A person could have read them both at the same time; Sixth Column certainly existed when Leibowitz came out.

Got your nose.

Most of the first book is about the religion that the Foundation created (or had thrust upon it) when it reintroduced atomic technology to the provinces which had left the Empire & lost it. But it wasn’t rediscovered or reinvented - the Foundation had it all along. And pretty much every character seen in the book (anyone from the Foundation, plus the leaders of the Four Kingdoms & other provinces) knows it isn’t magic - it’s only the faceless masses that believe in the religion.

Of course, this is a fairly common theme.

Harry Harrison’s Deathworld trilogy is from around that time, and Deathworld 2 fits the description, from what I can recall.

The protagonist ends up on a post-apocalyptic, tribal warlord run planet, and uses his technical knowledge to survive. I remember he reintroduced IC engines, (with “DRM” protection in the form of acid-filled-enclosures and other booby-traps to prevent reverse engineering) and gave the operators some mystical mumbo-jumbo to explain how it worked. All technology was presented as magic.

I could see where this book might confused with Canticle in some respects, for example:He builds “prayer wheels” to be operated by devoted monks, which use the supplied kinetic energy to power a “GET ME OFF THIS FREAKING ROCK!” radio signal.…around the same time, and also had a priesthood toiling over crude machinery.

Not exactly. The engines with booby traps already existed, as did the booby traps, and it was already all explained as magic by the locals. He defused the traps and rebuilt the engines to work better, and explained it as just being technology. The various tribes were the ones that presented their technology as magic; each tribe had a segment of technological knowledge that they knew in a rote sort of way and the others didn’t. One knew some chemistry, one engines, another electricity and so on. He did talk about it as being magic occasionally, when dealing with a tribe’s own specialty in order to get along with/manipulate them.

There are a set of novels by Piers Anthony (very early) collected as Battle Circle. They are set in a post nuclear age and have one set of people using science described as magic.

Ah, thanks. (I haven’t picked up those books since ~1986, it’s a little fuzzy…)

Interestingly, “Sixth Column” and “Gather, Darkness” are related books. John W. Campbell, the editor, wrote a novel called “All”, which he persuaded Heinlein to use as a starting point for “Sixth Column” and I’ve heard that Leiber was given the same request, leading to “Gather, Darkness” (Campbell had no concern about giving two authors the same idea - he knew their treatments of the idea would be different)

Hey! This thread just got mentioned over at io9!

So, is Charlie Jade Anders (or someone at io9) one of us?

((And I would suggest Lord of Light myself.))

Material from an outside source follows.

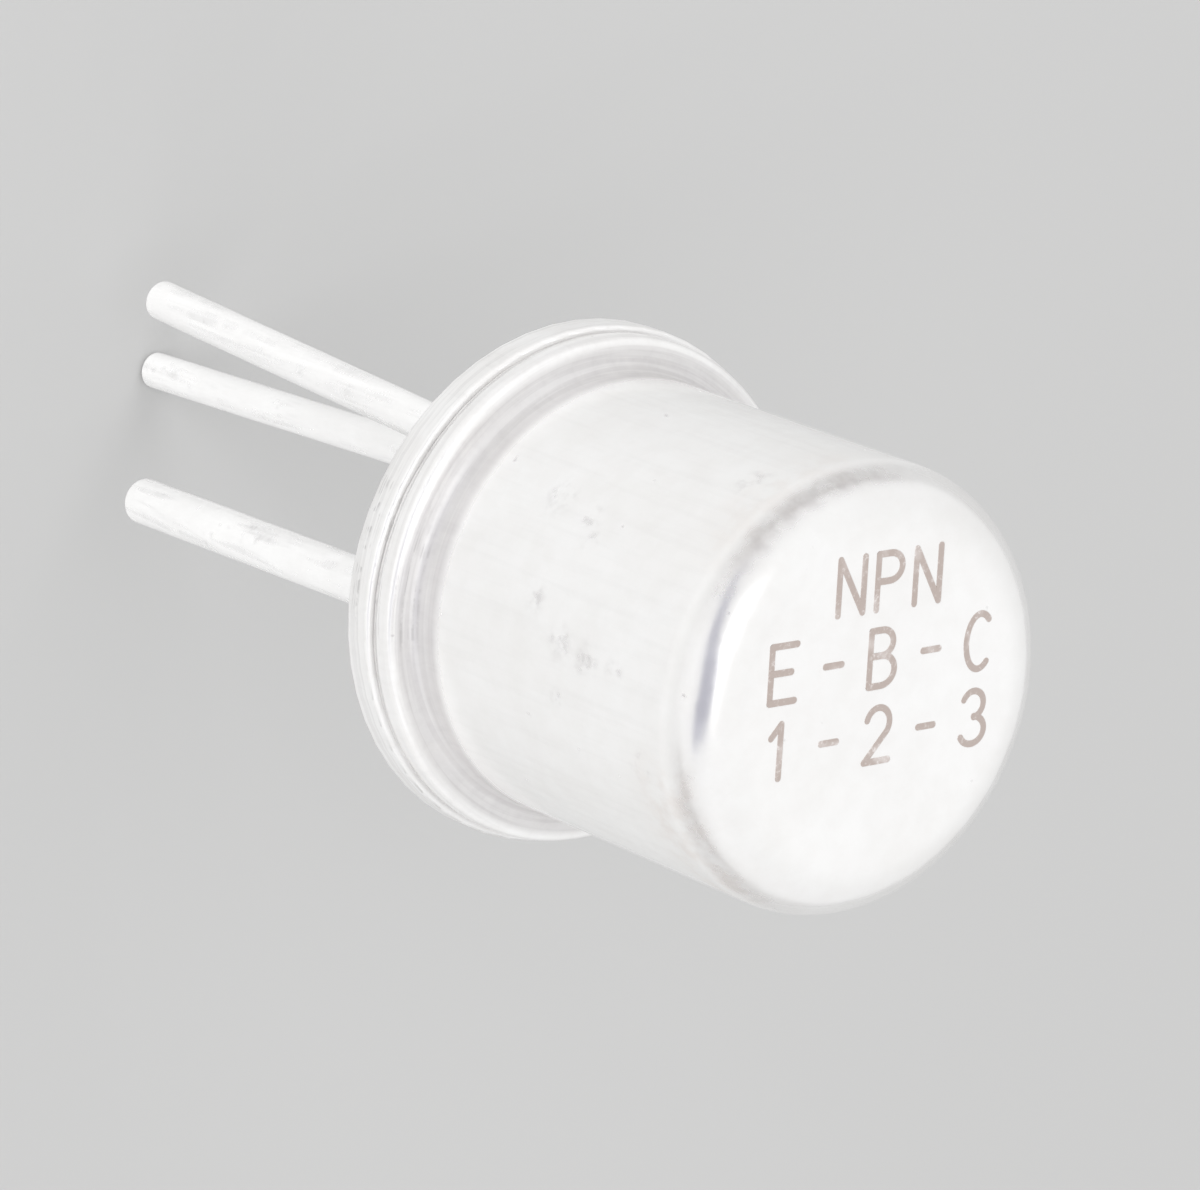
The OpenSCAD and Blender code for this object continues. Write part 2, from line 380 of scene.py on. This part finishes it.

I’ve read “All” (It was published after Campbell died). It’s awful. The only real resemblance to Heinlein’s book is the basic situation and the names of the gods.
How about Keith Roberts’ Pavane – it’s not post-holocaust (it’s alternate history – Elizabeth I gets assassinated and the Spanish Armada takes England), but it has monks using technology.It’s from the 1960s.

I’ve read both & think either could be the book described in the OP.

I hope Wendell is able to confirm the correct answer with the fellow with the original question.